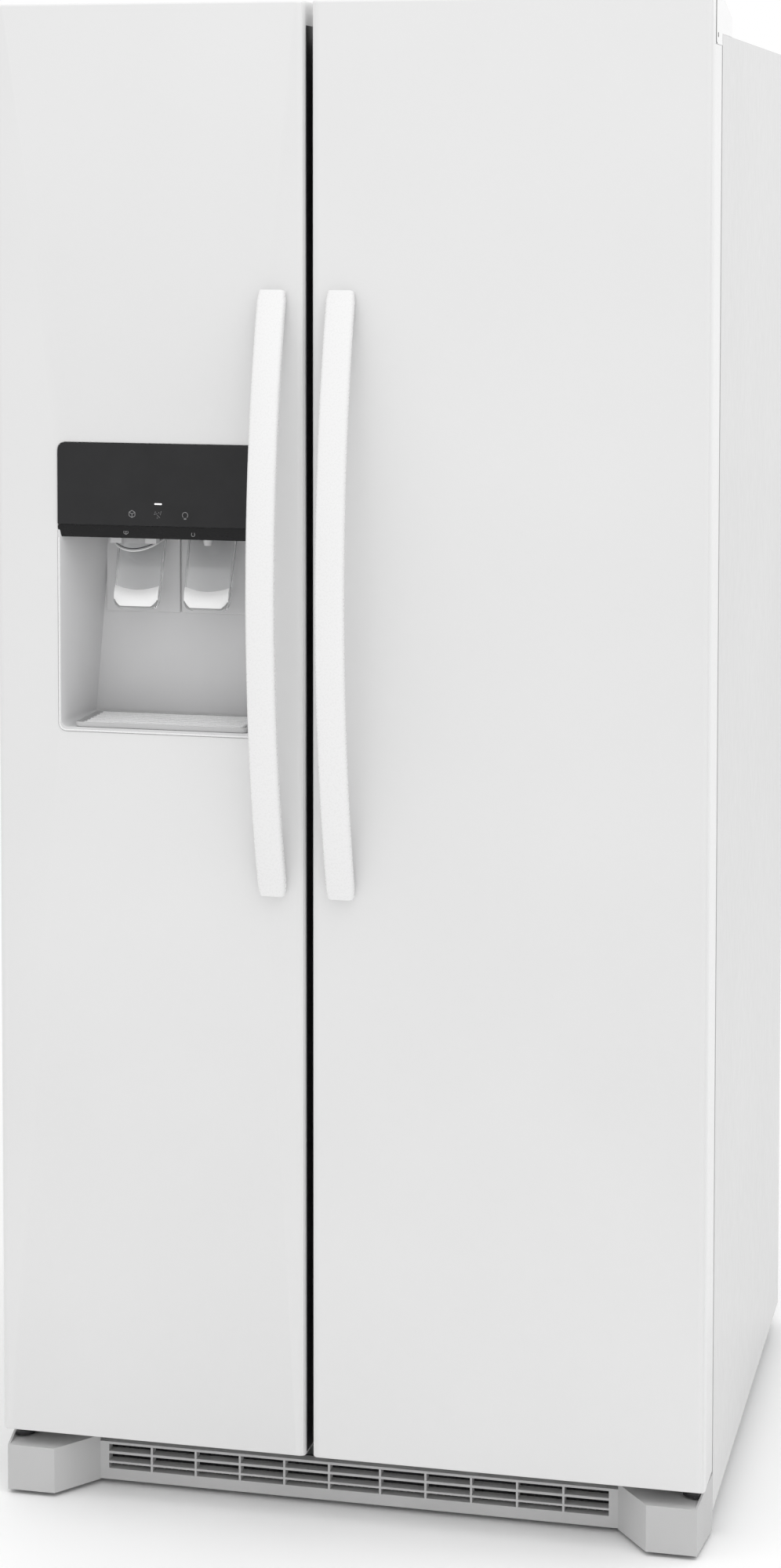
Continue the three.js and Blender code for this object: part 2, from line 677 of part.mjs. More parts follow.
// ---------------------------------------------------------------- dispenser
function dispenser() {
  const x = grow(dispenser_x, -gap);
  const z = grow(dispenser_z, -gap);
  const outer = prism(rounded(x, z, door_edge_radius - gap), "y", door_face + gap,
    recess_back + plastic);
  const floor = dispenser_bottom + 5;
  const mouth = grow(x, -plastic);
  const lower = grow(mouth, -recess_draft + 6);
  const upper = grow(lower, -recess_top_draft);
  const ceiling = panel_bottom - gap;
  const corners = (across, y, height) => across.map((side) => new THREE.Vector3(side, y, height));
  const funnel = solid(new ConvexGeometry([
    ...corners(mouth, door_face - 1, floor), ...corners(mouth, door_face - 1, ceiling),
    ...corners(lower, recess_back, floor), ...corners(upper, recess_back, ceiling),
  ]));
  const plenum = box(mouth, [door_face - 1, recess_back - 8], [panel_bottom - 1, dispenser_top - 6]);
  const shaft = prism(inset(chute_outline, -gap), "x", chute_x[0] - gap, chute_x[1] + gap);
  const pivot = panel_bottom + 2;
  const spout_y = chute_rear - 15;
  const spout = join(
    rod([water_x, spout_y, panel_bottom - 8], [water_x, spout_y, panel_bottom + 25], 5, 12),
    box([water_x - 4, water_x + 4], [spout_y, recess_back - 4], [panel_bottom + 12, panel_bottom + 22]));
  const shell = cut(outer, funnel, plenum, shaft);
  add("dispenser_housing", join(shell, spout), "recess_plastic");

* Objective
Copy the data above exactly. Every line must be included.

* Response to this task
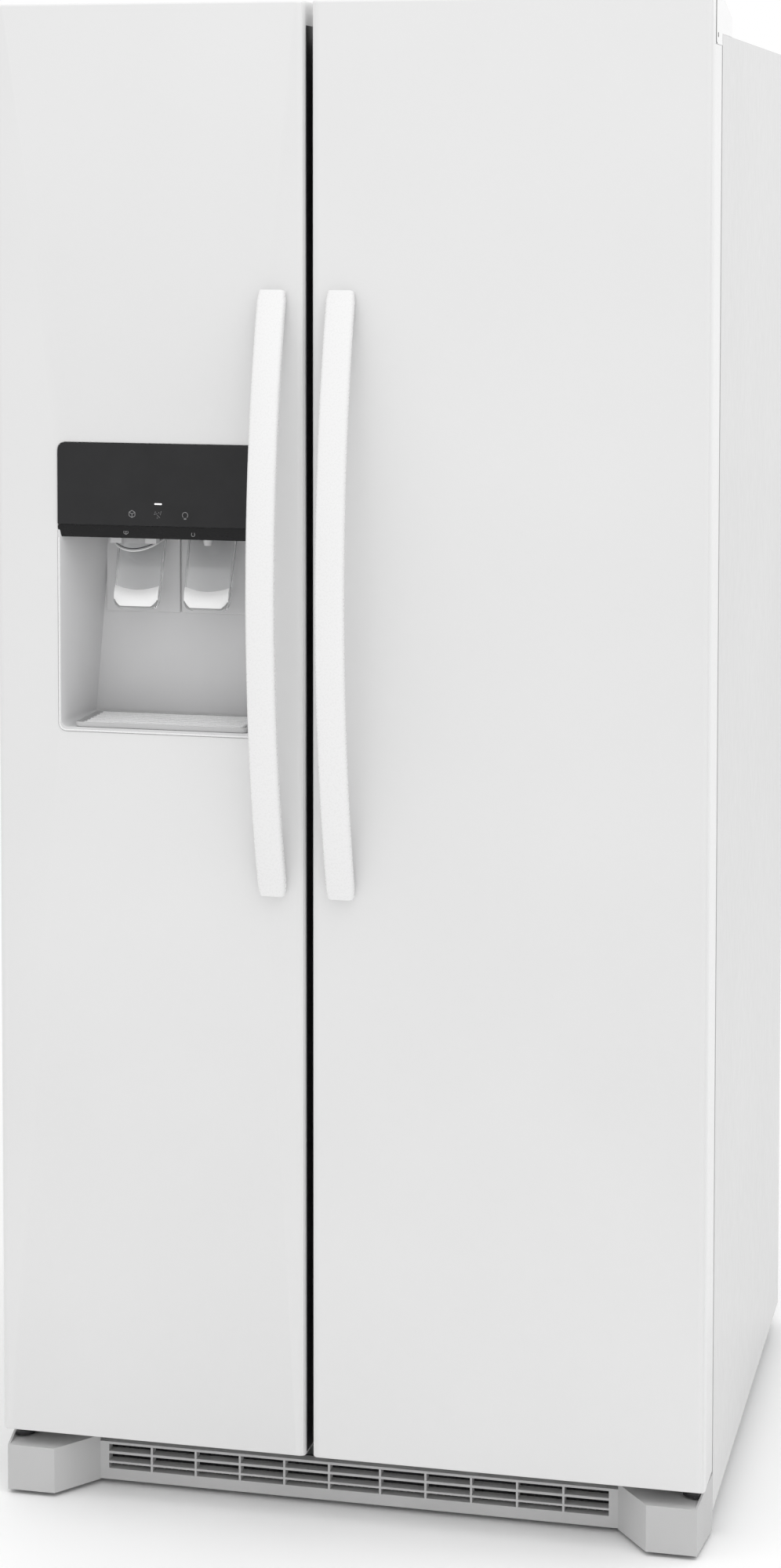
Continue the three.js and Blender code for this object: part 2, from line 677 of part.mjs. More parts follow.
// ---------------------------------------------------------------- dispenser
function dispenser() {
  const x = grow(dispenser_x, -gap);
  const z = grow(dispenser_z, -gap);
  const outer = prism(rounded(x, z, door_edge_radius - gap), "y", door_face + gap,
    recess_back + plastic);
  const floor = dispenser_bottom + 5;
  const mouth = grow(x, -plastic);
  const lower = grow(mouth, -recess_draft + 6);
  const upper = grow(lower, -recess_top_draft);
  const ceiling = panel_bottom - gap;
  const corners = (across, y, height) => across.map((side) => new THREE.Vector3(side, y, height));
  const funnel = solid(new ConvexGeometry([
    ...corners(mouth, door_face - 1, floor), ...corners(mouth, door_face - 1, ceiling),
    ...corners(lower, recess_back, floor), ...corners(upper, recess_back, ceiling),
  ]));
  const plenum = box(mouth, [door_face - 1, recess_back - 8], [panel_bottom - 1, dispenser_top - 6]);
  const shaft = prism(inset(chute_outline, -gap), "x", chute_x[0] - gap, chute_x[1] + gap);
  const pivot = panel_bottom + 2;
  const spout_y = chute_rear - 15;
  const spout = join(
    rod([water_x, spout_y, panel_bottom - 8], [water_x, spout_y, panel_bottom + 25], 5, 12),
    box([water_x - 4, water_x + 4], [spout_y, recess_back - 4], [panel_bottom + 12, panel_bottom + 22]));
  const shell = cut(outer, funnel, plenum, shaft);
  add("dispenser_housing", join(shell, spout), "recess_plastic");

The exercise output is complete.